En fait de rapport sur ces graves atteintes à la dignité de la personne, la plus grande partie est consacrée aux tracas dont font notamment les frais les ressortissants marocains et, bizarrement, dans nos deux cités occupées.
Le plus flagrant des faits relatés concerne les évènements de février 2000 à El Ejido et Amnesty écrit que tout porte à croire que les graves violences ayant visé les immigrés ont, d’une manière ou d’une autre, été encouragées par les forces de police, du moins par le fait que ces dernières se sont abstenues d’intervenir au moment où des Marocains se faisaient lyncher par des racistes en fureur après avoir vu ce qui leur servait de domiciles partir en fumée. Amnesty cite également beaucoup de cas où des Marocains, ayant échappé à la vindicte raciste, avaient été tabassés et insultés par les forces de police espagnoles.
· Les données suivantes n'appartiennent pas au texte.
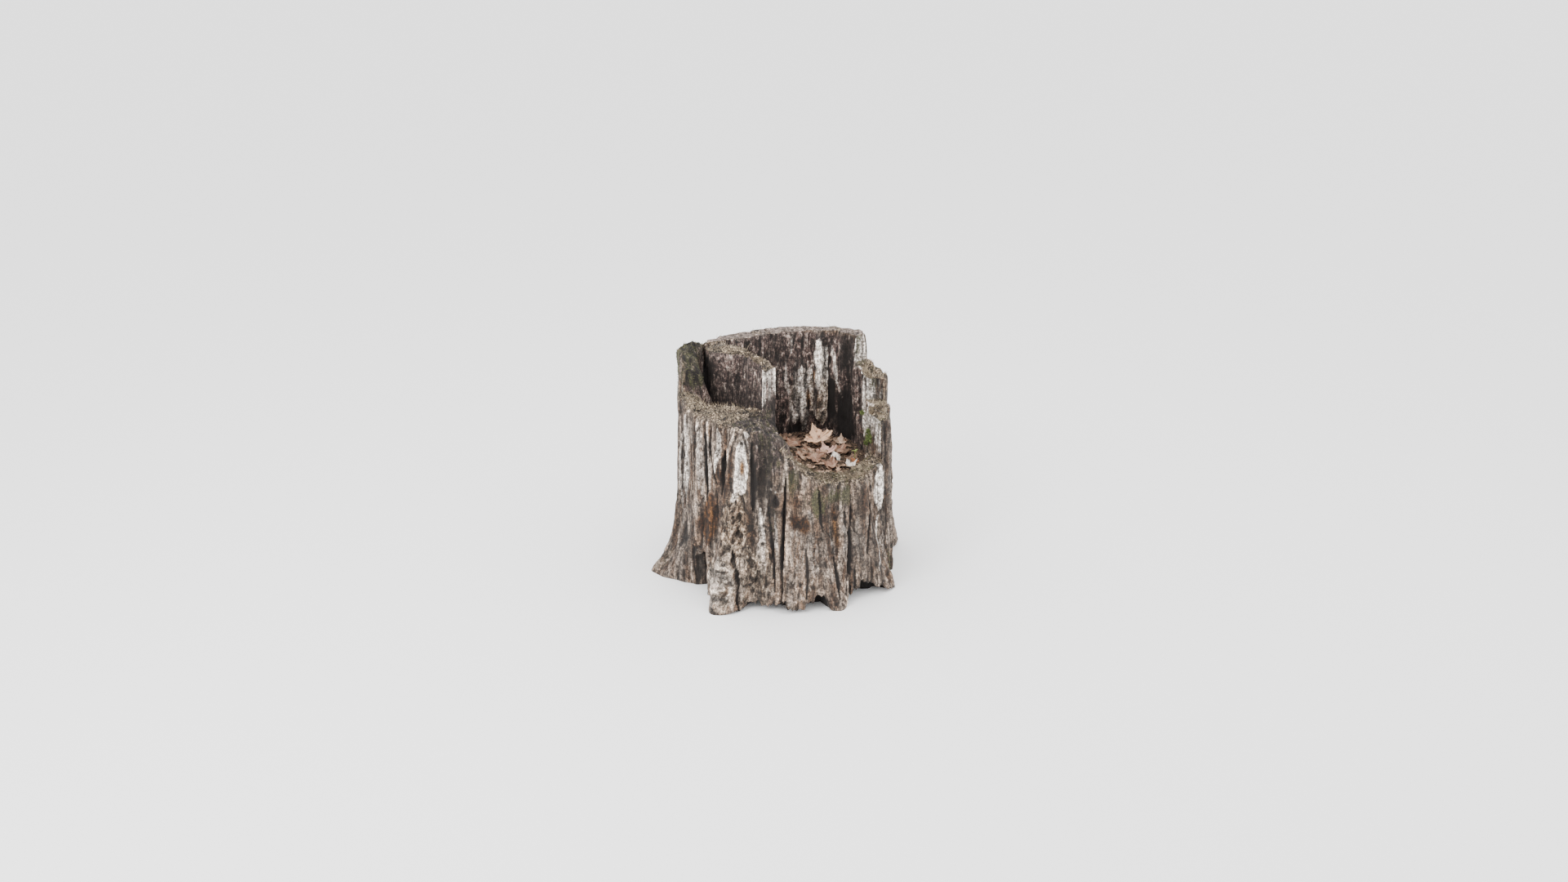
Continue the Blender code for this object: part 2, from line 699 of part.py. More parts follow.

Le rapport est jalonné de faits avérés et dont les responsables n’ont pas été inquiétés ou alors simplement réprimandés par une justice peu encline à épouser la cause des immigrés. Ainsi en est-il de ce jeune Marocain mort en détention à Sebta en novembre 2000. La justice, elle , semble s’être ralliée à la thèse du suicide avancée par les policiers espagnols au moment où la famille de la victime continue de clamer que le Marocain n’avait aucune raison de choisir une telle option. L’affaire en restera là. Plus récemment encore, Amnesty revient sur cette autre affaire d’un autre Marocain mort dans un hôpital une heure et demie après son interpellation par les policiers espagnols en août dernier. L’autopsie avait conclu à une asphyxie et des contusions au visage. Cette affaire reste également irrésolue et les responsables courent toujours.
Ce ne sont que des cas, entre autres, illustrant la gravité d’une situation qui continue d’ailleurs à perdurer malgré les appels répétés d’organisations internationales de droits de l’Homme. Plusieurs cas, recensés dans ce rapport, prouvent que demander un renseignement, exiger des explications ou même proposer ses services d’interprète peut mener à une situation inextricable avec les policiers espagnols. Un entrepreneur Marocain en avait fait les frais le jour où il a proposé de faire l’interprète à un jeune policier qui rudoyait un marocain sexagénaire.
Pour ce qui des enfants, le rapport d’Amnesty est plus qu’alarmant. Sur la période en question, 12 mineurs détenus dans un centre d’accueil à Sebta auront été victimes d’agressions sexuelles. Un grand nombre d’enfants, dits non-accompagnés dans les deux villes occupées, sont systématiquement expulsés vers le Maroc dans des conditions inhumaines. Des gamins dont l’âge ne dépasse pas les 10 ans sont acheminés vers la “frontière” et lâchés dans la nature. D’autres se trouvent face au même sort alors qu’ils ont passé plusieurs années dans ces deux villes où ils continuent à avoir de la famille. Selon Amnesty, les autorités des deux villes ont cherché à maintes reprises à soustraire à la législation espagnole protégeant les enfants. Parler dans ce cas du respect des conventions et traités internationaux serait chose inutile. En mars dernier, près d’une trentaine d’enfants marocains en instance d’expulsion de Sebta et Melilia, avaient observé une grève de la faim, sans résultat.
Ce rapport revient aussi en détail sur les agressions sexuelles perpétrées par les policiers espagnols contre les immigrées, marocaines pour la plupart. Plusieurs en feront les frais en 1996 et 1998 à Mellilia, alors que deux policiers espagnols ont été arrêtés en mars 1999 pour des agressions sexuelles contre deux Marocaines et, en juin 2000, ce sont carrément des membres de la police espagnole qui sont arrêtés à Sebta où ils supervisaient un réseau de prostitution. Ces derniers maintenaient en captivité 21 femmes, Marocaines pour la plupart, et les poussaient à se prostituer avec la promesse de les aider ultérieurement à passer de l’autre bord de la frontière.
Ce ne sont là que des exemples flagrants de ce que plusieurs associations et organisations n’ont cessé de décrier.
C’est la première fois également que la grande ONG fasse un tel rapport à propos d’un pays européen. La démarche d’Amnesty aura été dictée par les déclarations du gouvernement Aznar. Déclarations jugées “déconcertantes” par Amnesty au moment où la presse, les ONG et les défenseurs du peuple espagnols relatent régulièrement des faits qui tracent une situation plus que préoccupante.
Il y a plusieurs semaines, un autre rapport faisait état de graves violations des droits de l’Homme dans les Iles Canaries et les drames qui se jouent dans les centres de détention des clandestins.